Data section:
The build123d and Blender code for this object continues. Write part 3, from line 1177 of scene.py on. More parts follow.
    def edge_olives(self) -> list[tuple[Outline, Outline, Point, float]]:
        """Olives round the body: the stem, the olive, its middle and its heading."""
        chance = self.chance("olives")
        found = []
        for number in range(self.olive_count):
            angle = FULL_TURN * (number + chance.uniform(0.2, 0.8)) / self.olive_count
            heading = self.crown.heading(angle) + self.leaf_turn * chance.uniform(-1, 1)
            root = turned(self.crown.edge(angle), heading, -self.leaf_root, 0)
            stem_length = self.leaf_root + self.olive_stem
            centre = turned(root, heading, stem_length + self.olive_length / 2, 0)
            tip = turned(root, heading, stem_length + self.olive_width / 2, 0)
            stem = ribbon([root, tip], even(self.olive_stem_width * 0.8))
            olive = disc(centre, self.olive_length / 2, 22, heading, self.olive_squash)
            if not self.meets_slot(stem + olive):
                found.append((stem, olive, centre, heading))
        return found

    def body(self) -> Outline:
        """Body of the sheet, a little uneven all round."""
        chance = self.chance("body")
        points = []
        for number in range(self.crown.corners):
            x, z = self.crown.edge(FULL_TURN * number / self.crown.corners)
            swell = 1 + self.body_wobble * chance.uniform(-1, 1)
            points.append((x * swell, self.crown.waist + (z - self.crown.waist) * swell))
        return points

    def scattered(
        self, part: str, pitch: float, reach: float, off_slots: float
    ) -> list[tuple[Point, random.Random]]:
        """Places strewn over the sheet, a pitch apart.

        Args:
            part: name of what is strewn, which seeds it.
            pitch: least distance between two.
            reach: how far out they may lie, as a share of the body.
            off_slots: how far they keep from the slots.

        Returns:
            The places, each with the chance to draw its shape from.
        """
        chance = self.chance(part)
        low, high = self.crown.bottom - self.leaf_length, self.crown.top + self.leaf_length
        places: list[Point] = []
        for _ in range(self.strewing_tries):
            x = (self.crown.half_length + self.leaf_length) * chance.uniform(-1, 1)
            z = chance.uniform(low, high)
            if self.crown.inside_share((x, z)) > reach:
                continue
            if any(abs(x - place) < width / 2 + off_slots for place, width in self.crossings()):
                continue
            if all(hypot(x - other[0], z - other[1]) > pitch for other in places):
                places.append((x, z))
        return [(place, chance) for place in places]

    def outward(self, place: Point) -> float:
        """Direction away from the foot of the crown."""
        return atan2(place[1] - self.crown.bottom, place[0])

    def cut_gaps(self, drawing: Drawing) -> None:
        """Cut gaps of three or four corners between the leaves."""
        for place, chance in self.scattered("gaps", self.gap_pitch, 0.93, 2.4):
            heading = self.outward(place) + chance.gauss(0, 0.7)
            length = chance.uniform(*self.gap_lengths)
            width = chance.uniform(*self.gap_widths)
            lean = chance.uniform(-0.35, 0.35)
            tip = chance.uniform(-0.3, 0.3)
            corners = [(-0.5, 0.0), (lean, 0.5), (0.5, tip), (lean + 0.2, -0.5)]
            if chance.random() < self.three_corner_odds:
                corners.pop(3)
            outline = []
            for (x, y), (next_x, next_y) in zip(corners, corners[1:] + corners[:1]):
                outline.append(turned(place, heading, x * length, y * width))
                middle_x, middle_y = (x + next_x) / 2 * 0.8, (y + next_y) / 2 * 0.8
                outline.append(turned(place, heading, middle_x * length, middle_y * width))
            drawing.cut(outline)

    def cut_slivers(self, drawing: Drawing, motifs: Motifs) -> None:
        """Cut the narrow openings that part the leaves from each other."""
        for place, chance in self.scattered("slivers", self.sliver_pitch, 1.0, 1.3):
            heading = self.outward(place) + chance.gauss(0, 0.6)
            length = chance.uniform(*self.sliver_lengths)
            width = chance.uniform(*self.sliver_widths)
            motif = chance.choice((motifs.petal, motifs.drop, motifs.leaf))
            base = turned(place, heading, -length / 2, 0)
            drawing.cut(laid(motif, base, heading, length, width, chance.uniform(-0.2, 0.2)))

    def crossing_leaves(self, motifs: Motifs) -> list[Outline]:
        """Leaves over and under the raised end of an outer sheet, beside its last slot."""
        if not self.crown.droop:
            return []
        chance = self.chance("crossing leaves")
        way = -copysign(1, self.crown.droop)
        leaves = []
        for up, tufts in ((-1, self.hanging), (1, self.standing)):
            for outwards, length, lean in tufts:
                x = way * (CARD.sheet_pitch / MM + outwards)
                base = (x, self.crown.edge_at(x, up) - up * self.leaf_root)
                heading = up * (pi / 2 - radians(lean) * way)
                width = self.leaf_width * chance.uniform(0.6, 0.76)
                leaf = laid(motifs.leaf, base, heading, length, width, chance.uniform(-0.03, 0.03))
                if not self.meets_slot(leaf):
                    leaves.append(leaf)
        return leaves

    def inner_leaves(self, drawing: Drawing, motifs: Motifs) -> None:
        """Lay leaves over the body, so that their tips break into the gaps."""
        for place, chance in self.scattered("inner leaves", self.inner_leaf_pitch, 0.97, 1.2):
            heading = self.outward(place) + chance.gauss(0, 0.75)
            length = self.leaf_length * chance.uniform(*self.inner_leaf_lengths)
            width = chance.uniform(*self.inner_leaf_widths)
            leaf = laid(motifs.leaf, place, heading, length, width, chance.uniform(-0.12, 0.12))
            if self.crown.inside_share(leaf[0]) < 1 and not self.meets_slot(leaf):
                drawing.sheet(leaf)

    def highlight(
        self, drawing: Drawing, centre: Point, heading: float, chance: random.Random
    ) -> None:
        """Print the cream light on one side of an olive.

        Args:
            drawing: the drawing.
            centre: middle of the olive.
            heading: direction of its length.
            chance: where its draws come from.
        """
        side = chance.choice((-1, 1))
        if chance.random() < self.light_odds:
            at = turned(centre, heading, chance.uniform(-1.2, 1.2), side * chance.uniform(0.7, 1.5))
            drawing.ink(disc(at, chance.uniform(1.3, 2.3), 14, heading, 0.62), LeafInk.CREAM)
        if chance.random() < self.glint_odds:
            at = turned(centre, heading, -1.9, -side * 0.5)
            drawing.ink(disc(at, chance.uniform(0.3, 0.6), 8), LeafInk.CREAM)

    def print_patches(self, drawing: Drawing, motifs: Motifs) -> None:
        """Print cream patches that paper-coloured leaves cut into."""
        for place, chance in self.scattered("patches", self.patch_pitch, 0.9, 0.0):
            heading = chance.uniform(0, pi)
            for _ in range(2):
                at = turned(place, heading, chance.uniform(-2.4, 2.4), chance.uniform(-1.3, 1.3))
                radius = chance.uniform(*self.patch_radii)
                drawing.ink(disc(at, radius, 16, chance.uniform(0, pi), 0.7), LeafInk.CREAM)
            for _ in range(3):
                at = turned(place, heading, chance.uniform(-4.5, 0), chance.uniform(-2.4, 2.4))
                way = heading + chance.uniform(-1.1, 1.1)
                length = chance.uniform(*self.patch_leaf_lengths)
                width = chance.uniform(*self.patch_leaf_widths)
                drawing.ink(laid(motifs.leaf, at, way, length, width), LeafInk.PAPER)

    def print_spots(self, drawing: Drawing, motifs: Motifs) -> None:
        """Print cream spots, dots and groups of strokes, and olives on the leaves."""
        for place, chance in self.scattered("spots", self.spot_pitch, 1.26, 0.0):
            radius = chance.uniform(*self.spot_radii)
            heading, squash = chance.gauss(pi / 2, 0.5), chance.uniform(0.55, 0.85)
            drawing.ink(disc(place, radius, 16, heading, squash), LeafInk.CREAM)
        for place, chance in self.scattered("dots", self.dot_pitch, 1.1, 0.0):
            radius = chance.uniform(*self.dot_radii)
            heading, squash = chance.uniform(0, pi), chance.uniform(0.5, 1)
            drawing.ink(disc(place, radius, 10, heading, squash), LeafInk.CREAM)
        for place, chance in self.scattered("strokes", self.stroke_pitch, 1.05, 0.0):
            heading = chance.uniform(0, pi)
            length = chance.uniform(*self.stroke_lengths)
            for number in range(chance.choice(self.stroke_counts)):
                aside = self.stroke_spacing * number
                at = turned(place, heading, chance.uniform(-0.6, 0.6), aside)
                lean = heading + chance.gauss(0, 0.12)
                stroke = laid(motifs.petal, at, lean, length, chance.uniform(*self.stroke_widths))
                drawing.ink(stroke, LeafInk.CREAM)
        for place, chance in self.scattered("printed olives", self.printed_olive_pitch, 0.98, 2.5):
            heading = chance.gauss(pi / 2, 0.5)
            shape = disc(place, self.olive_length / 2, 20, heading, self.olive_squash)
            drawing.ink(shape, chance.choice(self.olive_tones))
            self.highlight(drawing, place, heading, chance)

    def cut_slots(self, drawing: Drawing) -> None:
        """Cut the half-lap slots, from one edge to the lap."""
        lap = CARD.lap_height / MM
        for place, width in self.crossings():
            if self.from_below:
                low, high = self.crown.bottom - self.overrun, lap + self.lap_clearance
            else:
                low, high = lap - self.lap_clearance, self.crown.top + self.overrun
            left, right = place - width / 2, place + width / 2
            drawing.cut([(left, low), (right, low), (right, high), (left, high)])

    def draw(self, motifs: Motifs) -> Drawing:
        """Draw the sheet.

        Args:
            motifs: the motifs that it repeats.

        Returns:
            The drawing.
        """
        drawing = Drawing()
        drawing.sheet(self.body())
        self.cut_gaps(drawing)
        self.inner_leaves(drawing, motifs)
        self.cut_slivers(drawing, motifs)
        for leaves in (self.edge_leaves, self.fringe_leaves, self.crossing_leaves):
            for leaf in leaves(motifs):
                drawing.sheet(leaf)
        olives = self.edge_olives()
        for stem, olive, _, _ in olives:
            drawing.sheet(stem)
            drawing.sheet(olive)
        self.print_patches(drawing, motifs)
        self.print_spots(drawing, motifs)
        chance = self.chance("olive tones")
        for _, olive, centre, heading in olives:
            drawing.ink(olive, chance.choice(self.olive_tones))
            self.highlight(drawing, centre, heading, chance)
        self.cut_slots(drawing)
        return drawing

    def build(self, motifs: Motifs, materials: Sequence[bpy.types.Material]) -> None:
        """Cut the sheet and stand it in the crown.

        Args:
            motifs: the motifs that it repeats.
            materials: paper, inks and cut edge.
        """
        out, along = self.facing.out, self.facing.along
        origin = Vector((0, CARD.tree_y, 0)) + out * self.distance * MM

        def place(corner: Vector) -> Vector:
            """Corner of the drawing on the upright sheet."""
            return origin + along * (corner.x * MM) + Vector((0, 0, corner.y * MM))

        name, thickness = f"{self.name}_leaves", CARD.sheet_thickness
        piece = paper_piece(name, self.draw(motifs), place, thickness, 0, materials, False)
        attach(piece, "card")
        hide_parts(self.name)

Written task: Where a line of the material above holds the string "name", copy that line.

Task answer:
            part: name of what is strewn, which seeds it.
        name, thickness = f"{self.name}_leaves", CARD.sheet_thickness
        piece = paper_piece(name, self.draw(motifs), place, thickness, 0, materials, False)
        hide_parts(self.name)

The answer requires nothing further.